_Dataset excerpt_
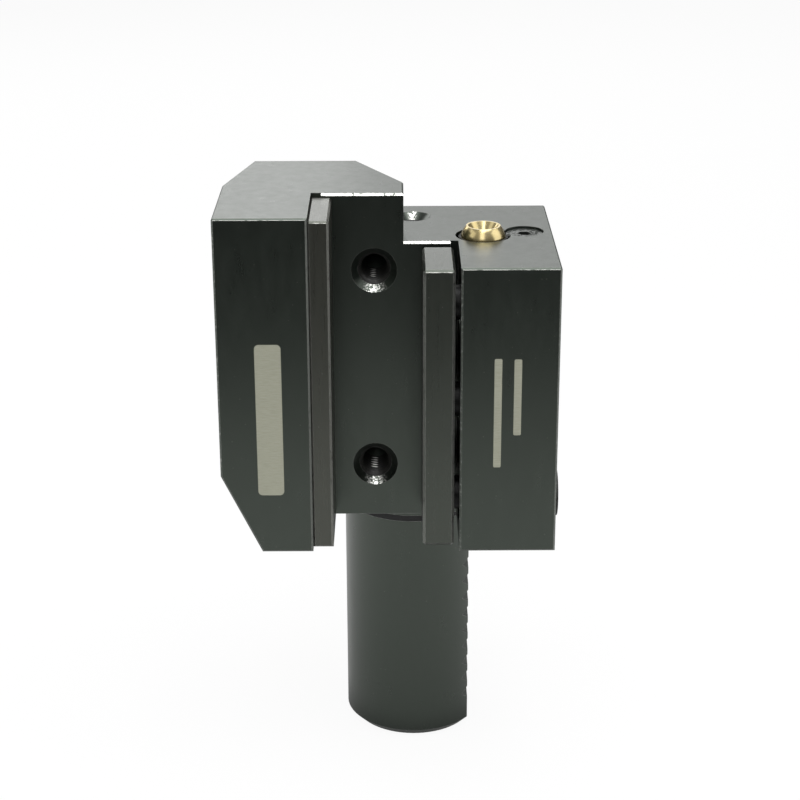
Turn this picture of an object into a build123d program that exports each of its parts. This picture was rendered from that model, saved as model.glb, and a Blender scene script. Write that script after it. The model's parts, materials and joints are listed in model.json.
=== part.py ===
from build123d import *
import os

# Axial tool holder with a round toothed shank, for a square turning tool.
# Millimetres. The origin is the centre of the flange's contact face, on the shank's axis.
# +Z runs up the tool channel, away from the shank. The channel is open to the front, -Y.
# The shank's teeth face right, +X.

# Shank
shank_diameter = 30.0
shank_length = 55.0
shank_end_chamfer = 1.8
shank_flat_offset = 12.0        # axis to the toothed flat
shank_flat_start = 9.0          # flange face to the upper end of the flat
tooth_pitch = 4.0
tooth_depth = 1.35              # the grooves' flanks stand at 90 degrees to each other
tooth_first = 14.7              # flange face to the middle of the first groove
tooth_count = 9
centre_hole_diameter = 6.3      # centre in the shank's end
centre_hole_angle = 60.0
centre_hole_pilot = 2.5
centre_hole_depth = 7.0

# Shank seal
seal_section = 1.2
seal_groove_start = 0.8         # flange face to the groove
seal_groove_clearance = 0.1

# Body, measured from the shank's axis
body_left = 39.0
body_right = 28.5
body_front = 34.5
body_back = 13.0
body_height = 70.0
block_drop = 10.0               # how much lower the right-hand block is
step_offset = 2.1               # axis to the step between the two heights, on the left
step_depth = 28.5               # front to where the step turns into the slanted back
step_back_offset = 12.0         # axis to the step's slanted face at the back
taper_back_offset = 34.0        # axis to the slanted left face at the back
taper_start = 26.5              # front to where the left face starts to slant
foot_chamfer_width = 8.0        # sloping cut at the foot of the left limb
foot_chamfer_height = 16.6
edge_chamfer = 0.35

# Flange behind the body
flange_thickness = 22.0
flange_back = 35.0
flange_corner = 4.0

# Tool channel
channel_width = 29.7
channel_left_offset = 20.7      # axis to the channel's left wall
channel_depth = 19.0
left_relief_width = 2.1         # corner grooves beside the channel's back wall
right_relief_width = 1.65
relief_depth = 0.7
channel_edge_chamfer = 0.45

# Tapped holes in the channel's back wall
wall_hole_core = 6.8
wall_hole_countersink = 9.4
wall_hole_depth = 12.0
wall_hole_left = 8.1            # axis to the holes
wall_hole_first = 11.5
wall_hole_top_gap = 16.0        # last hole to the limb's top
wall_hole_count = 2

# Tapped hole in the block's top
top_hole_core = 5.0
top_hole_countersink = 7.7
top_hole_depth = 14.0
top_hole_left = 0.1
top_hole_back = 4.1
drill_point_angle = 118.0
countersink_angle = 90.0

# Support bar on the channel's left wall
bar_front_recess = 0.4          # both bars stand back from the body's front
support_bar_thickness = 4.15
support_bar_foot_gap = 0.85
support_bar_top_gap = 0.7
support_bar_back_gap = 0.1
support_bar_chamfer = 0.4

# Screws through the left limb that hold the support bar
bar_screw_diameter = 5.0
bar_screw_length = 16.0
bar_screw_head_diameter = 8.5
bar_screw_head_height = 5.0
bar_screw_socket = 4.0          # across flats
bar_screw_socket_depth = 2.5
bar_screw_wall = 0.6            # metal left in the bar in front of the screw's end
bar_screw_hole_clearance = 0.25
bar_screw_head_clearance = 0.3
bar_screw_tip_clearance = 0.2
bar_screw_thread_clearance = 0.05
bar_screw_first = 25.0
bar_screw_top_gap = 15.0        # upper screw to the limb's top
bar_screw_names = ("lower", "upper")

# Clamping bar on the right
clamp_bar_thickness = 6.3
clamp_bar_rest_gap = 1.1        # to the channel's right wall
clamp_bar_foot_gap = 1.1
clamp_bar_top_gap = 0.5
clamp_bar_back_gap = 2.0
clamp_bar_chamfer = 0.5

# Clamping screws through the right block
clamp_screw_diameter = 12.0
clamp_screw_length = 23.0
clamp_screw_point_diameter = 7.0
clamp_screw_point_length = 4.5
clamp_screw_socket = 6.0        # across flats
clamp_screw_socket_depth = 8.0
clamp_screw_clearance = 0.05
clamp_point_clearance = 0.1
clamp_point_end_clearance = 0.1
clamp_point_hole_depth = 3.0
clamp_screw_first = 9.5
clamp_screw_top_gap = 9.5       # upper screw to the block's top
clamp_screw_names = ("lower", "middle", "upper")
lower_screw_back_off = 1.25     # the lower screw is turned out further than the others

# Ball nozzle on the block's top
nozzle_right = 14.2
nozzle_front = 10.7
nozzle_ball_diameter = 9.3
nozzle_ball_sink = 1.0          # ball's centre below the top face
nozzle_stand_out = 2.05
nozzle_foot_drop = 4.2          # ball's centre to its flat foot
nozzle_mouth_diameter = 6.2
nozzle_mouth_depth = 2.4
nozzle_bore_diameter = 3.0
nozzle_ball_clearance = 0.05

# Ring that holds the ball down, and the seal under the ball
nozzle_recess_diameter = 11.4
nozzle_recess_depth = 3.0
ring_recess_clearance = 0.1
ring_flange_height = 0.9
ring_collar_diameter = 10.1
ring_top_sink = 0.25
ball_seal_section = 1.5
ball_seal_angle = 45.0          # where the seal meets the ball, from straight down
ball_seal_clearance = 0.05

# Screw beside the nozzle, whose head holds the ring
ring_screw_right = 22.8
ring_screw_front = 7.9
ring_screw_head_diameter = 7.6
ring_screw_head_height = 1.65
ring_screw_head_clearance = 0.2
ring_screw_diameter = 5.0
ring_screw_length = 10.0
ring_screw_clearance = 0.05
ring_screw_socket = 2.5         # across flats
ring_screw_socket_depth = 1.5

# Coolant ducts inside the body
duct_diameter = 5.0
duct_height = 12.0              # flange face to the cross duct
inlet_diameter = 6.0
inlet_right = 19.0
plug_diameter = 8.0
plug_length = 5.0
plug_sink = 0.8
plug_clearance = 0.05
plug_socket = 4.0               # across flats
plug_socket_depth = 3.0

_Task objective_
Each line above is to be repeated exactly.

_Answer to the task_
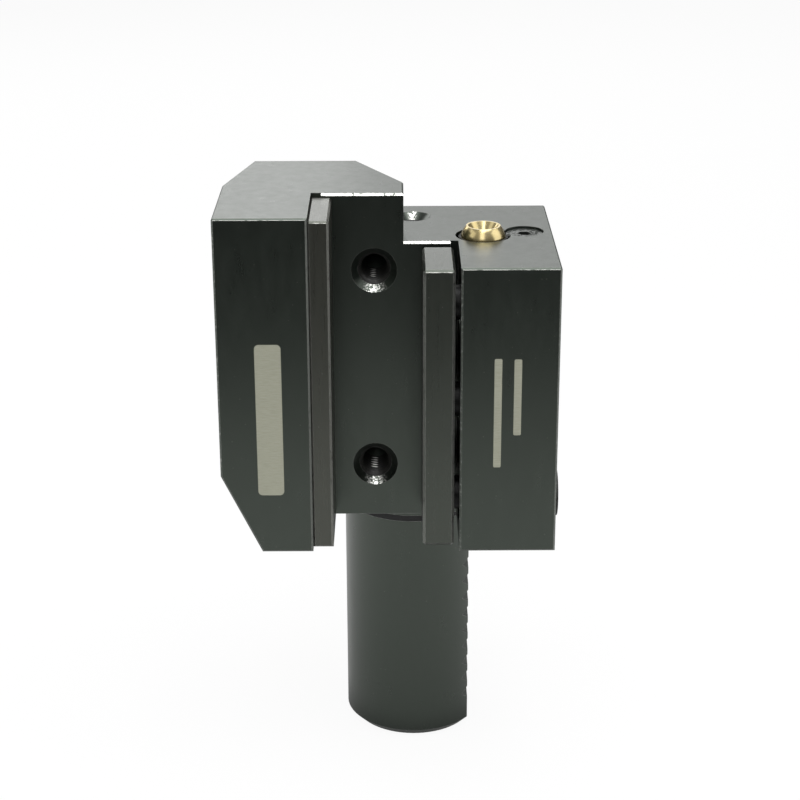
Turn this picture of an object into a build123d program that exports each of its parts. This picture was rendered from that model, saved as model.glb, and a Blender scene script. Write that script after it. The model's parts, materials and joints are listed in model.json.
=== part.py ===
from build123d import *
import os

# Axial tool holder with a round toothed shank, for a square turning tool.
# Millimetres. The origin is the centre of the flange's contact face, on the shank's axis.
# +Z runs up the tool channel, away from the shank. The channel is open to the front, -Y.
# The shank's teeth face right, +X.

# Shank
shank_diameter = 30.0
shank_length = 55.0
shank_end_chamfer = 1.8
shank_flat_offset = 12.0        # axis to the toothed flat
shank_flat_start = 9.0          # flange face to the upper end of the flat
tooth_pitch = 4.0
tooth_depth = 1.35              # the grooves' flanks stand at 90 degrees to each other
tooth_first = 14.7              # flange face to the middle of the first groove
tooth_count = 9
centre_hole_diameter = 6.3      # centre in the shank's end
centre_hole_angle = 60.0
centre_hole_pilot = 2.5
centre_hole_depth = 7.0

# Shank seal
seal_section = 1.2
seal_groove_start = 0.8         # flange face to the groove
seal_groove_clearance = 0.1

# Body, measured from the shank's axis
body_left = 39.0
body_right = 28.5
body_front = 34.5
body_back = 13.0
body_height = 70.0
block_drop = 10.0               # how much lower the right-hand block is
step_offset = 2.1               # axis to the step between the two heights, on the left
step_depth = 28.5               # front to where the step turns into the slanted back
step_back_offset = 12.0         # axis to the step's slanted face at the back
taper_back_offset = 34.0        # axis to the slanted left face at the back
taper_start = 26.5              # front to where the left face starts to slant
foot_chamfer_width = 8.0        # sloping cut at the foot of the left limb
foot_chamfer_height = 16.6
edge_chamfer = 0.35

# Flange behind the body
flange_thickness = 22.0
flange_back = 35.0
flange_corner = 4.0

# Tool channel
channel_width = 29.7
channel_left_offset = 20.7      # axis to the channel's left wall
channel_depth = 19.0
left_relief_width = 2.1         # corner grooves beside the channel's back wall
right_relief_width = 1.65
relief_depth = 0.7
channel_edge_chamfer = 0.45

# Tapped holes in the channel's back wall
wall_hole_core = 6.8
wall_hole_countersink = 9.4
wall_hole_depth = 12.0
wall_hole_left = 8.1            # axis to the holes
wall_hole_first = 11.5
wall_hole_top_gap = 16.0        # last hole to the limb's top
wall_hole_count = 2

# Tapped hole in the block's top
top_hole_core = 5.0
top_hole_countersink = 7.7
top_hole_depth = 14.0
top_hole_left = 0.1
top_hole_back = 4.1
drill_point_angle = 118.0
countersink_angle = 90.0

# Support bar on the channel's left wall
bar_front_recess = 0.4          # both bars stand back from the body's front
support_bar_thickness = 4.15
support_bar_foot_gap = 0.85
support_bar_top_gap = 0.7
support_bar_back_gap = 0.1
support_bar_chamfer = 0.4

# Screws through the left limb that hold the support bar
bar_screw_diameter = 5.0
bar_screw_length = 16.0
bar_screw_head_diameter = 8.5
bar_screw_head_height = 5.0
bar_screw_socket = 4.0          # across flats
bar_screw_socket_depth = 2.5
bar_screw_wall = 0.6            # metal left in the bar in front of the screw's end
bar_screw_hole_clearance = 0.25
bar_screw_head_clearance = 0.3
bar_screw_tip_clearance = 0.2
bar_screw_thread_clearance = 0.05
bar_screw_first = 25.0
bar_screw_top_gap = 15.0        # upper screw to the limb's top
bar_screw_names = ("lower", "upper")

# Clamping bar on the right
clamp_bar_thickness = 6.3
clamp_bar_rest_gap = 1.1        # to the channel's right wall
clamp_bar_foot_gap = 1.1
clamp_bar_top_gap = 0.5
clamp_bar_back_gap = 2.0
clamp_bar_chamfer = 0.5

# Clamping screws through the right block
clamp_screw_diameter = 12.0
clamp_screw_length = 23.0
clamp_screw_point_diameter = 7.0
clamp_screw_point_length = 4.5
clamp_screw_socket = 6.0        # across flats
clamp_screw_socket_depth = 8.0
clamp_screw_clearance = 0.05
clamp_point_clearance = 0.1
clamp_point_end_clearance = 0.1
clamp_point_hole_depth = 3.0
clamp_screw_first = 9.5
clamp_screw_top_gap = 9.5       # upper screw to the block's top
clamp_screw_names = ("lower", "middle", "upper")
lower_screw_back_off = 1.25     # the lower screw is turned out further than the others

# Ball nozzle on the block's top
nozzle_right = 14.2
nozzle_front = 10.7
nozzle_ball_diameter = 9.3
nozzle_ball_sink = 1.0          # ball's centre below the top face
nozzle_stand_out = 2.05
nozzle_foot_drop = 4.2          # ball's centre to its flat foot
nozzle_mouth_diameter = 6.2
nozzle_mouth_depth = 2.4
nozzle_bore_diameter = 3.0
nozzle_ball_clearance = 0.05

# Ring that holds the ball down, and the seal under the ball
nozzle_recess_diameter = 11.4
nozzle_recess_depth = 3.0
ring_recess_clearance = 0.1
ring_flange_height = 0.9
ring_collar_diameter = 10.1
ring_top_sink = 0.25
ball_seal_section = 1.5
ball_seal_angle = 45.0          # where the seal meets the ball, from straight down
ball_seal_clearance = 0.05

# Screw beside the nozzle, whose head holds the ring
ring_screw_right = 22.8
ring_screw_front = 7.9
ring_screw_head_diameter = 7.6
ring_screw_head_height = 1.65
ring_screw_head_clearance = 0.2
ring_screw_diameter = 5.0
ring_screw_length = 10.0
ring_screw_clearance = 0.05
ring_screw_socket = 2.5         # across flats
ring_screw_socket_depth = 1.5

# Coolant ducts inside the body
duct_diameter = 5.0
duct_height = 12.0              # flange face to the cross duct
inlet_diameter = 6.0
inlet_right = 19.0
plug_diameter = 8.0
plug_length = 5.0
plug_sink = 0.8
plug_clearance = 0.05
plug_socket = 4.0               # across flats
plug_socket_depth = 3.0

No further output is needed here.